The Munich-based startup is currently focusing on Germany, the largest and most complex market in Europe with a €3 billion annual cost for administrating employer-related pension plans. There are over 80 life insurers in Germany, 350,000 companies and around 50 worker unions. “Only a digital solution can solve this,” says Xpension chairman Lars Hinrichs, founder of the European career-oriented social network Xing, which has a current market capitalization of more than $1.5 billion .
Although Xpension’s approach is disruptive it has buy-in from traditional industry players. Global insurer Talanx was the first to join Xpension. Others quickly followed. Twenty of Germany’s biggest life insurers, including Zurich, Signal Iduna and Sparkasse Verischerung, which together represent the majority of life insurers in Germany, more than 5,000 insurance agents, and more than 1,800 companies are already using the platform, the company says. It sees more opportunities for growth of the platform in Germany by targeting the market for private pensions as well as “social partners” i.e. the employer and union groups, who, thanks to a new law, will increasingly help employees choose and enroll in pension funds. The startup also has ambitious plans to expand the Xpension platform to other countries on the Continent.

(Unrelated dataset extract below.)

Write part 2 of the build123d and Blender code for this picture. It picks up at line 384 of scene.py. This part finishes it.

Xpension’s creation comes at a time when public pensions are shrinking significantly, leading to an increase in demand for work-related and private pensions. The upside for Europe’s aging population is that the digital platform will makes pensions more transparent, understandable and accessible for everybody, says Hinrichs, a World Economic Forum Young Global Leader.
Changing The Industry Model
When Xpension CEO Martin Bockelmann, an insurance industry veteran, founded the company in 2007 it, like every other player in the industry, was set up to work in an analogue world. He saw the potential in digitization and built up a team and investors who shared that vision. “We looked at the value chain and realized we could change the entire model of the industry,” he says.

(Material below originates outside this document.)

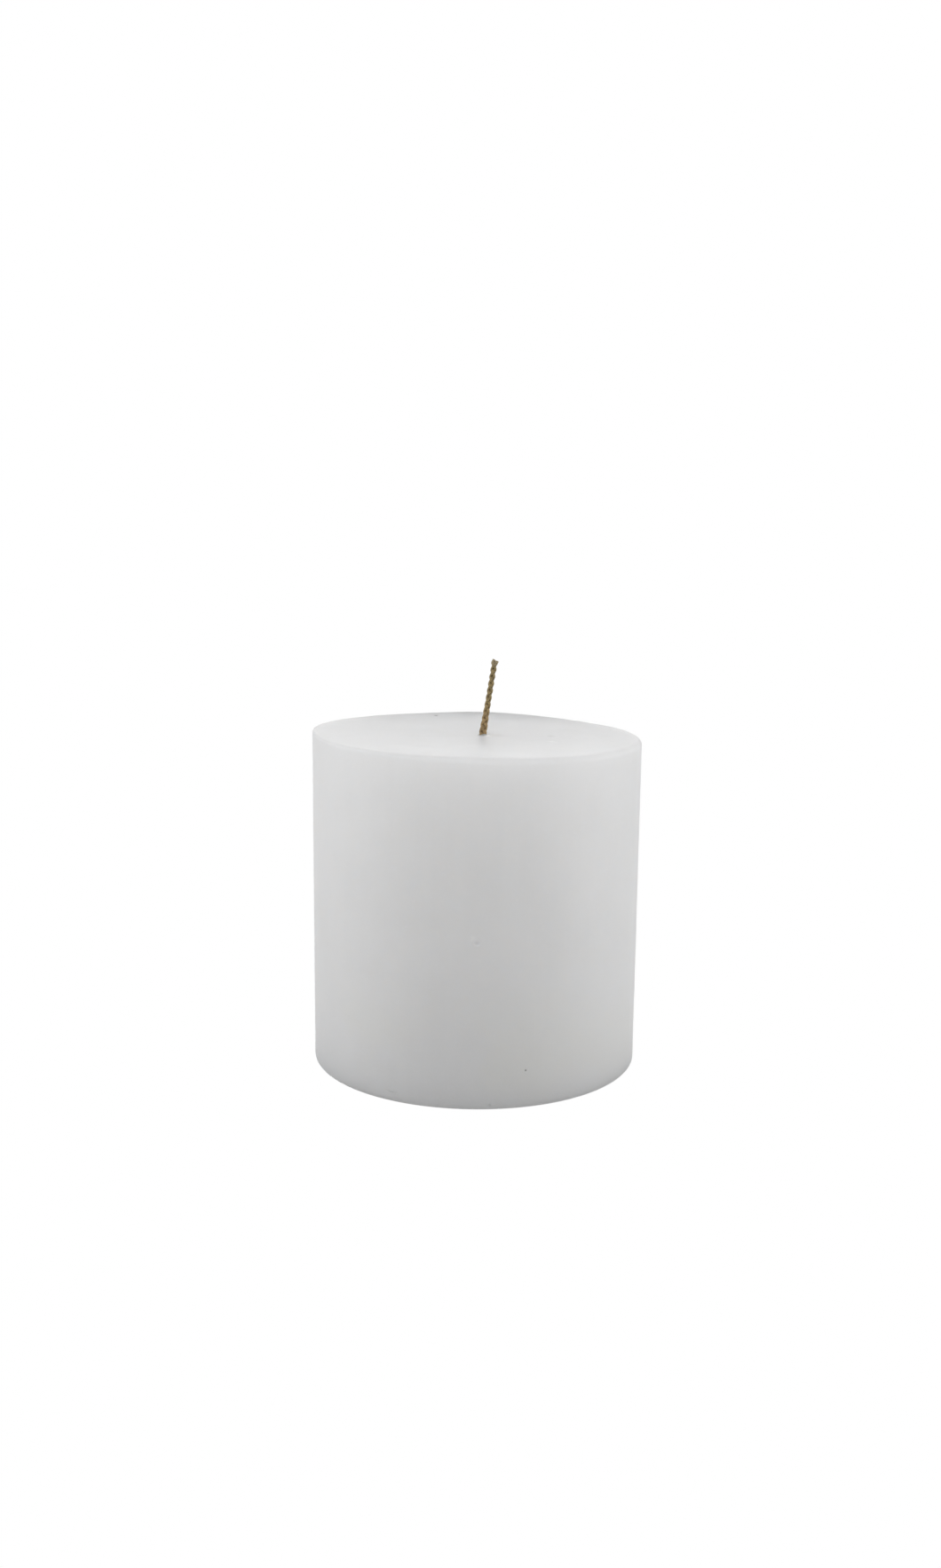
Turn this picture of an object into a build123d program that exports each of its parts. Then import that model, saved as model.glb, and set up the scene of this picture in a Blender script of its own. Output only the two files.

Individual insurance companies could not create such an ecosystem, says Bockelmann. The platform had to be vendor-independent in order to be inclusive. As the provider of the only neutral, fully-digital platform in Germany Xpension reduces the cost of administering pension polices for insurers and companies by up to 80%, facilitates more effective distribution by agents through a consumer-friendly advisory software and rapid processing, and enables consumers to be better informed about one of the most important financial decisions they will make, he says.
The administration and distribution of work-related pension polices in Germany is often manual and requires 30 or more different steps, is slow (six months or longer in some cases) and complex, with some 8,000 variables. It is also costly for insurers, companies and agents who spend an estimated 25 million hours or more per year managing them, says company CFO Dummel, who previously spent eight years at Goldman Sachs in pension advisory, corporate finance and technology M &A.
In October Xpension raised a $24 million funding round led by Armada Investment. Daniel S. Aegerter, Armada’s Executive Chairman and founder of Tradex Technologies, a B2B software company, joined Xpension’s Supervisory Board, which also includes Hinrichs and Herbert Henzler, the former European CEO of McKinsey. Existing investors, led by Hinrichs, plus an international network of 20 venture capital, technology and insurance industry veterans, also participated in the round.
Xpension says it plans to use part of the new funding to roll out technology that will help industry players implement a 2018 German law that mandates sector-wide auto-enrollment in corporate pension plans.
The new German law gives employer and union groups the power to oversee work-related pension adoption and help employees with informed decision-making. So, in parallel to working with insurers, Xpension is partnering with these employer and union groups. These groups can distribute Xpension consumer accounts directly to their members, helping the startup’s platform quickly reach up to 10 million employees looking for information about pensions.
Xpension allows employees and consumers to manage their own pension policies, making it easy for them to estimate their retirement income gap and transfer policies after a job change, says Dummel. The startup is also planning to target the market for private pension savings, a segment with €2 trillion in assets under management in Germany alone.
The B2B2C Multiplier Effect
Xpension does not target consumers or corporations directly. “We target the one stakeholder who is hurting the most — and that is the insurer, because they have the highest cost base,” says Dummel. On top of a subscription model its pricing is success-based, driven by a share of costs saved or leads generated, creating a strong incentive for insurers and agents to test and then typically keep using its platform.
The B2B2C multiplier effect could help Xpension become one of Europe’s next unicorns, the term used for businesses valued at €1 billion or more, says Hinrichs.
“There are similar challenges in other European markets,” says Hinrichs. And Xpension may eventually target them. “But Germany in itself is a huge market and we have only targeted one sliver of that market so far,” he says. “There is enormous potential to expand in this market alone.”